Dois em um
Richard Ashcroft - Stephen Malkmus
por Manuela Colla
Não é preciso ser um gênio pra saber que The Verve e Pavement não são farinha do mesmo saco. As diferenças são óbvias: o The Verve era uma banda inglesa, capitaneada por um vocalista junkie, um guitarrista temperamental e bittersweet melodies. O Pavement era americano, com um vocalista carismático e milhares de fãs indiezinhos, rendidos aos experimentalismos musicais da banda. O que o Verve e o Pavement tem em comum? Justamente o fato de, agora, não terem mais nada em comum. Ambas acabaram. O The Verve tinha ensaiado o fim uma vez, mas voltaram para gravar um disco espetacular, o Urban Hymns, e o Pavement vinha falando sobre fim há tempos, também, mas só separou-se definitivamente no final de 1999.

Richard Ashcroft, vocalista do The Verve, casou-se com Kate, do Spiritualized, teve um filho e deixou os dias de junkie ficarem somente na lembrança. A vontade de produzir música foi maior, e ele decidiu lançar Alone with everybody, seu primeiro disco solo. Antes só do que mal acompanhado, certo?

Certo. O disco lá tem seus erros – e foi devidamente malhado pela crítica especializada, por ser ‘feliz demais’. Ora, não é de hoje que os críticos musicais praticam uma necrofilia sem tamanho e idolatram os ‘gênios atormentados’. Ashcroft, definitivamente, está fora dessa: tem sua mulher, seu filho e um contrato com a Virgin – pra que se preocupar? O disco desce redondinho e, tirando a parte do flerte com a música eletrônica (em ‘Leave me high’ e ‘New York’), foi desmerecidamente malhado. 

‘On a beach’ poderia estar na trilha sonora de ‘A Praia’, de Danny Boyle, sem medo. É espetacular, lembra muito o que o The Verve produziu em ‘A Northern Soul’. Alone with everybody é, sim, um disco de baladas e aí estão ‘A Song for the lovers’ e ‘Everybody’ que não me deixam mentir. Pode-se ouvir também alguns elementos de música country, overdubs, batidas trip-hop. ‘'You On My Mind In My Sleep’ tem uma letra simples, bastante teclados e violões, lembrando bastante o britpop, assim como ‘XXYY’ – preguiçosa, arrastada, folky. Nick McCabe, guitarrista e desafeto de Richard no The Verve, realmente não faria canções como essas. Ah, a liberdade que Mick Jagger, David Byrne, Scott Weiland, Chris Cornell já experimentaram… 
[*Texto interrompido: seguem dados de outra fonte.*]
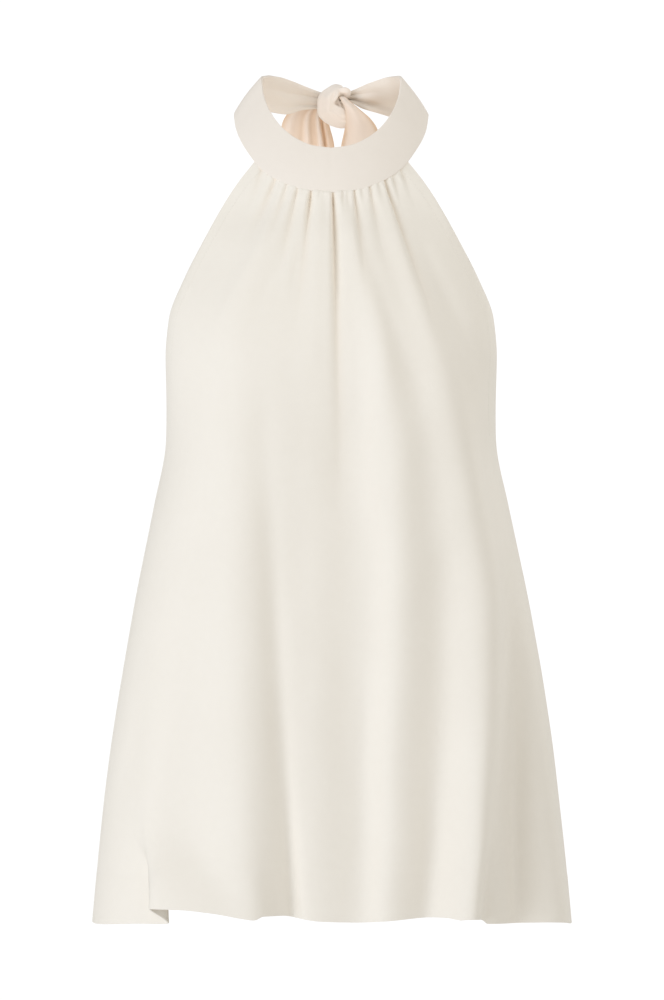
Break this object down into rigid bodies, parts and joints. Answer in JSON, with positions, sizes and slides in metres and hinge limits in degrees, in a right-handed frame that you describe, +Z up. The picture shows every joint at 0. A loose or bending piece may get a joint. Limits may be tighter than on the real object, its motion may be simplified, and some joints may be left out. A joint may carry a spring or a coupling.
{
  "type": "halter neck top",
  "caption": "Sleeveless flared top gathered onto a tall neck band that is knotted at the nape, with an open back, a low back panel and hanging tie ends.",
  "frame": {"origin": "middle of the neck, level with the nape, inside the neck band", "axes": "+Z up along the neck; -Y is the front of the top and +Y its back; +X is the wearer's left"},
  "size_m": [0.4056, 0.3343, 0.7208],
  "materials": {
    "body_cloth": "matte crepe",
    "band_cloth": "matte crepe, doubled",
    "knot_cloth": "matte crepe, knotted",
    "tie_cloth": "matte crepe, doubled and pleated"
  },
  "bodies": {
    "root": {"front_panel": "body_cloth", "back_panel": "body_cloth", "neck_band": "band_cloth", "tie_knot": "knot_cloth", "tie_end_left": "tie_cloth", "tie_end_right": "tie_cloth"}
  },
  "joints": []
}
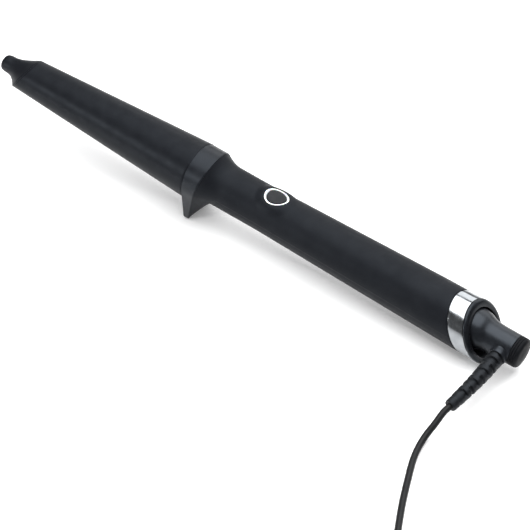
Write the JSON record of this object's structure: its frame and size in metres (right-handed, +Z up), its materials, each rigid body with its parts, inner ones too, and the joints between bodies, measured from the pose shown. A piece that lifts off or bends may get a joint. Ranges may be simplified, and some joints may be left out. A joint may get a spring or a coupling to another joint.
{
  "type": "hair curling wand",
  "caption": "Tapered clipless curling wand with a fixed stand on its collar, a soft-touch handle with one round button, a bright end band, and a swivelling mains lead.",
  "frame": {"origin": "centre of the wand's own extents, at the height of the surface it stands on; the lead, its coil and plug are left out of those extents", "axes": "+Z up; +X from the cool tip towards the handle's swivel; the button faces up and the strain relief leaves towards -Y. The wand leans 3.56 degrees, tip up, on its stand foot and its end band."},
  "size_m": [0.3932, 0.2819, 0.0461],
  "materials": {
    "satin_enamel": "satin black ceramic-loaded enamel",
    "satin_black_plastic": "satin black moulding",
    "soft_touch": "matt soft-touch black",
    "semi_gloss_black": "semi-gloss black",
    "bright_chrome": "mirror bright",
    "light_pipe": "translucent white light pipe",
    "black_rubber": "matt black flexible PVC",
    "bare_aluminium": "as extruded",
    "ceramic": "unglazed technical ceramic",
    "steel": "plain steel",
    "brass": "machined",
    "black_nylon": "glass-filled nylon",
    "board_green": "green solder mask",
    "red_insulation": "silicone insulation",
    "blue_insulation": "silicone insulation",
    "yellow_plastic": "moulded case"
  },
  "bodies": {
    "wand": {"barrel": "satin_enamel", "cool_tip": "satin_black_plastic", "tip_clip": "steel", "tip_screw": "steel", "carrier_upper": "bare_aluminium", "carrier_lower": "bare_aluminium", "heater_upper": "ceramic", "heater_lower": "ceramic", "spreader_spring": "steel", "temperature_sensor": "ceramic", "sensor_lead": "yellow_plastic", "heater_lead_live": "red_insulation", "heater_lead_neutral": "blue_insulation", "thermal_fuse": "steel", "heat_shield": "ceramic", "barrel_mount": "black_nylon", "mount_screw_left": "steel", "mount_screw_right": "steel", "collar_stand": "semi_gloss_black", "handle_shell": "soft_touch", "light_ring": "light_pipe", "tact_switch": "black_nylon", "chassis": "black_nylon", "chassis_pin": "steel", "circuit_board": "board_green", "board_screw_front": "steel", "board_screw_rear": "steel", "ring_led": "light_pipe", "microcontroller": "black_nylon", "buzzer": "black_nylon", "film_capacitor": "yellow_plastic", "choke": "brass", "mains_fuse": "ceramic", "triac": "black_nylon", "chrome_band": "bright_chrome", "end_cap": "satin_black_plastic", "end_screw_left": "steel", "end_screw_right": "steel", "swivel_bush": "black_nylon", "brush_live": "brass", "brush_neutral": "brass", "cord": "black_rubber", "cord_coil": "black_rubber", "cord_tie": "black_rubber", "cord_tail": "black_rubber", "plug_body": "black_rubber", "plug_pin_left": "brass", "plug_pin_right": "brass"},
    "button": {"button": "soft_touch", "switch_plunger": "black_nylon"},
    "swivel": {"swivel_stem": "satin_black_plastic", "swivel_end_cap": "satin_black_plastic", "slip_ring_live": "brass", "slip_ring_neutral": "brass", "swivel_circlip": "steel", "swivel_lead_live": "red_insulation", "swivel_lead_neutral": "blue_insulation", "cord_boot": "black_rubber"}
  },
  "joints": [
    {"name": "button_press", "type": "slide", "parent": "wand", "child": "button", "axis": [-0.0621, 0, -0.9981], "range_m": [0, 0.0006], "stiffness_N_per_m": 2500},
    {"name": "cord_swivel", "type": "hinge", "parent": "wand", "child": "swivel", "pos_m": [0.15635, 0, 0.01624], "axis": [-0.9981, 0, 0.0621], "continuous": true}
  ]
}
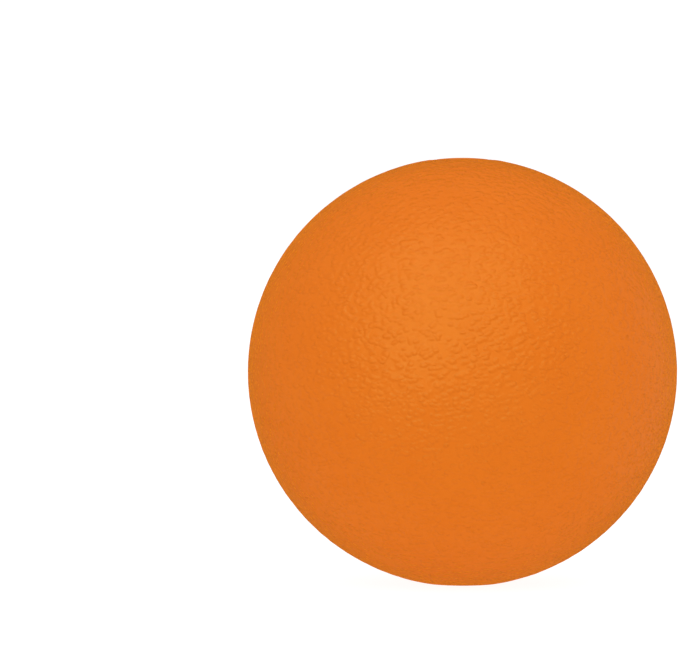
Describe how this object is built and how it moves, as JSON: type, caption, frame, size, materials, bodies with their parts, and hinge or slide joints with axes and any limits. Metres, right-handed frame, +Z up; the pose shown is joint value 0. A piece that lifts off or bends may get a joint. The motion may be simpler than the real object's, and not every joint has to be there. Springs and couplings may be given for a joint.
{
  "type": "hand therapy ball",
  "caption": "Round soft ball with a pebbled rubber skin and a set gel filling, squeezed in the hand to exercise the fingers.",
  "frame": {"origin": "middle of the flat patch that the ball rests on", "axes": "+Z up through the stopper at the top of the ball; the ball is round about Z, so X and Y are free, and the moulding's parting line lies in the XZ plane"},
  "size_m": [0.065, 0.065, 0.0645],
  "materials": {
    "skin_rubber": "satin",
    "stopper_rubber": "satin",
    "gel": "gloss"
  },
  "bodies": {
    "ball": {"outer_skin": "skin_rubber", "gel_core": "gel"},
    "top_pole": {"fill_plug": "stopper_rubber"}
  },
  "joints": [
    {"name": "squeeze", "type": "slide", "parent": "ball", "child": "top_pole", "axis": [0, 0, -1], "range_m": [0, 0.02], "stiffness_N_per_m": 1500, "deforming": ["outer_skin", "gel_core"]}
  ]
}
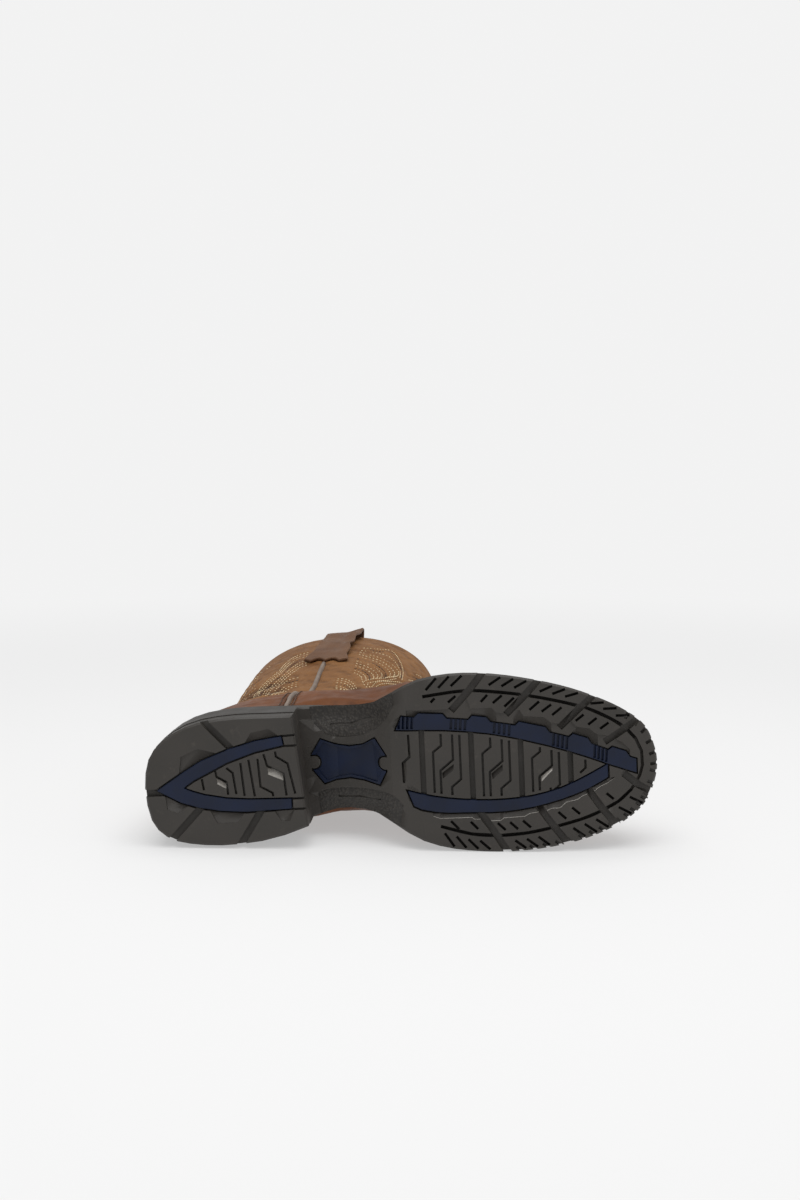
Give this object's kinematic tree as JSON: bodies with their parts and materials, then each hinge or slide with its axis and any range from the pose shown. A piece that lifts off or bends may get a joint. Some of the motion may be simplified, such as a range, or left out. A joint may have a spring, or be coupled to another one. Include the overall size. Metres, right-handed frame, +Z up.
{
  "type": "western work boot",
  "caption": "Pull-on leather western work boot for the right foot, hollow upper with round toe, moulded rubber sole with heel, lying on its side",
  "frame": {"origin": "middle of the footprint on the floor, at the lowest point of the boot as it lies on its medial side", "axes": "+X from heel to toe, +Y from the tread up the shaft, +Z up, which is the boot's lateral side"},
  "size_m": [0.31, 0.2972, 0.1083],
  "materials": {
    "rubber": "matte dark grey-brown moulded rubber",
    "navy_rubber": "satin navy moulded rubber",
    "foot_leather": "oiled brown leather, soft satin",
    "shaft_leather": "brown leather with rows of cream stitching",
    "trim": "pale taupe piping",
    "insole_board": "tan lined insole board"
  },
  "bodies": {
    "root": {"outsole": "rubber", "heel_lift": "rubber", "heel_insert": "navy_rubber", "forefoot_insert_lateral": "navy_rubber", "forefoot_insert_medial": "navy_rubber", "shank_plate": "navy_rubber", "upper": "shaft_leather", "vamp": "foot_leather", "counter": "foot_leather", "piping_lateral": "trim", "piping_medial": "trim", "pull_strap_lateral": "foot_leather", "pull_strap_medial": "foot_leather", "insole": "insole_board"}
  },
  "joints": []
}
Stephen Malkmus também arriscou. Seu álbum solo, ao invés de trazer um título simbólico, leva seu nome apenas. As músicas lembram bastante Pavement, e algumas melodias poderiam perfeitamente estar repousando entre as faixas de algum dos álbuns da banda. ‘Jo Jo’s jacket’ tem samples, piano e aquele clima debochado do Pavement – bastante semelhante à ‘Stereo’, um quase-hit deles. A letra de ‘The Hook’ fala do Capitão Gancho como metáfora para várias coisas – a interpretação é livre e a guitarra, mais ainda. 

‘Discretion Grove’, americana até o talo, tem backing vocals fofinhos e Stephen cantando num estilo Lou Reed, meio falado. ‘Troubbble’, uma pérola pop escondida no meio do disco, tem letra ingênua e lembra bastante Teenage Fanclub, na mesma linha da balada ‘Pink India’ e da alegríssima ‘Phantasies’ (com coro de palminhas e refrão em falsete). Aliás, a exemplo da estréia solo de Richard Ashcroft, Stephen Malkmus também abusou de baladas – e o toque country também está aqui: ‘Trojan Curfrew’, ‘Vague Space’ e ‘Sin Taxi’ são bons exemplos disso. 

Nenhum dos dois discos me decepcionou – e basta dizer que sou fã de Pavement e The Verve pra que você entendam o que estou querendo dizer. No final das contas, a essas duas estréias-solo se aplica uma frase de Marcelo Benvenutti: antes só do que só acompanhado.